B・Cの探し方はテーマによって違います。
図書館が毎年発行している『資料のさがし方ガイド』を参考にしてください。
単行本については中央大学図書館の蔵書検索システム(CHOIS)でキーワード検索をするのもいいでしょう。
先行論文については、分野によっては年次の論文目録が発行されています(WEB目録の場合もあります→哲学関連リンク集)。また概説書の巻末に文献目録がついている場合もあります。
手続きをすれば中央図書館の閉架書庫に入れるようになります。実際に関連テーマの書架を眺めながら探すのも楽しいものです。また、貸出冊数を増やすことも出来ます。
6.資料の取扱いについて
インターネットは文献検索の工具として使ってください。WEBサイトに掲載された無記名の文章をそのまま資料として用いないようにしてください。ただし、学術雑誌のWEB版の場合は使用してもかまいません。著者名の有無が判断基準です。

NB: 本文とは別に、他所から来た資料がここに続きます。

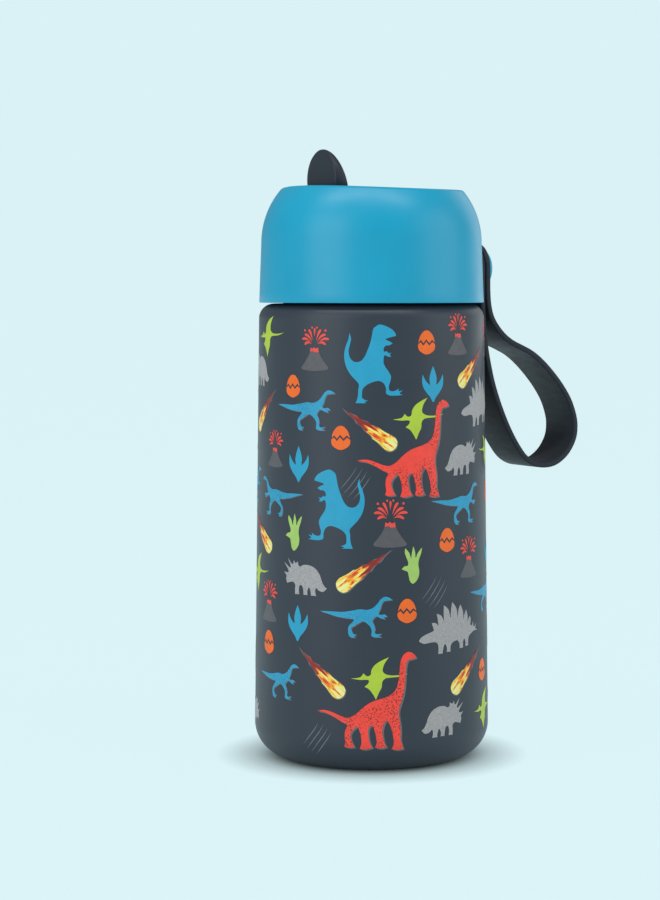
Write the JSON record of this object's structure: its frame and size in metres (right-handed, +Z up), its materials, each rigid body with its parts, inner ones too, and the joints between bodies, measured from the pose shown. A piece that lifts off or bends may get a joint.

探す本や学術雑誌が本学図書館にないときは、次の方法があります。
(a)CiNii(サイニイ)で検索する。
(b)蔵書目録や索引類でさがす。
(c)中央図書館のレファレンスに相談する。本の取り寄せやコピーの入手(有料)が可能な場合があります。
論文には使用した文献名を明確に書く必要があります。
ですから実際に使うか否かは別として、コピーやメモをとった場合はその文献の詳細(著者、論文名、掲載誌あるいは書名、出版社、発行年)を必ず書き込んでおくことを忘れずに。
コピーするときは表紙や奥付けもコピーしておくとよいでしょう。他の研究者が引用した文は、自分であらためて原本を見て、間違いがないか確認しておきます。特に原典引用の場合は必須です。
努力して集めた資料でも、論を進める上で不必要であれば切り捨てることが必要です。
7.卒業論文の書き方
※書き方については、必ず指導教授の指示に従ってください。
技術的な点
わかりやすく書く :
人に読んでもらって、自分の意図することが正確に伝わらなければなりません。難しく書くことと、論文のレベルはまったく関係ありません。誤字脱字に注意 :
自分で必ず読み返すこと。友人同士でお互い読み合っておくのも一つの方法。漢字の変換ミスにも気をつけましょう。括弧の付け方 :
書名・誌名には『 』をつけます。篇名にはつけません。論文名には「 」をつけます。むやみにさまざまな括弧記号を使わないようにしましょう。引用文 :
文中に引く短い引用文は「 」をつけ、長い引用文は二段下げて書きます(「 」は不要)。引用文は典拠(何に基づくか)を明示します。文末の( )内に書く場合と注記する場合があります。注について :
次のような箇所に注をつけます。注は各頁の後、章末、全文の後のいずれでもかまいません。
・引用文の典拠。繰り返される場合は最初にのみつけることも可(例:「以下訳文はすべて同じ」など)。
・文中にあげた研究者の論の典拠。関連することがらであっても本文に入れる必要がないと思われること。
・本文に訳文をあげた場合、原文を注記することもある。
・その他、必要と思われる場合。参考文献 :
巻末にまとめて書きます。本文や注であげた書名、誌名、発行所、発行年月も書きます。本文や注で使用しなかった文献はあげる必要はありません。辞書・辞典は参考文献に入れません。
内容的な点
まず、目次を作ります。目次ができたということは全体の構成ができたということです。4年の夏休みの終わりには目次ができるようにしてください。
序論・本論・結論の形式が基本ですが、内容によってはこれにとらわれることはありません。
(例) 序章 ○○○○○(なくてもよい)
第一章 ○○○○○
第一節 ○○○○○
第二節 ○○○○○
第二章 ○○○○○
第三章 ○○○○○
本論の中で個々の問題を的確に論証しておけば、改めて結論を書くには及びませんが、結論としてまとめたほうがわかりやすいと思えば結論をつけるといいでしょう。既定の説、概論は要点だけをまとめてください。何に基づいて書いたかは注記してください。
他人の説の肯定否定ははっきりさせ、自分の説は堂々と述べてください。証明はひとりよがりになっていないか、よく検討してください。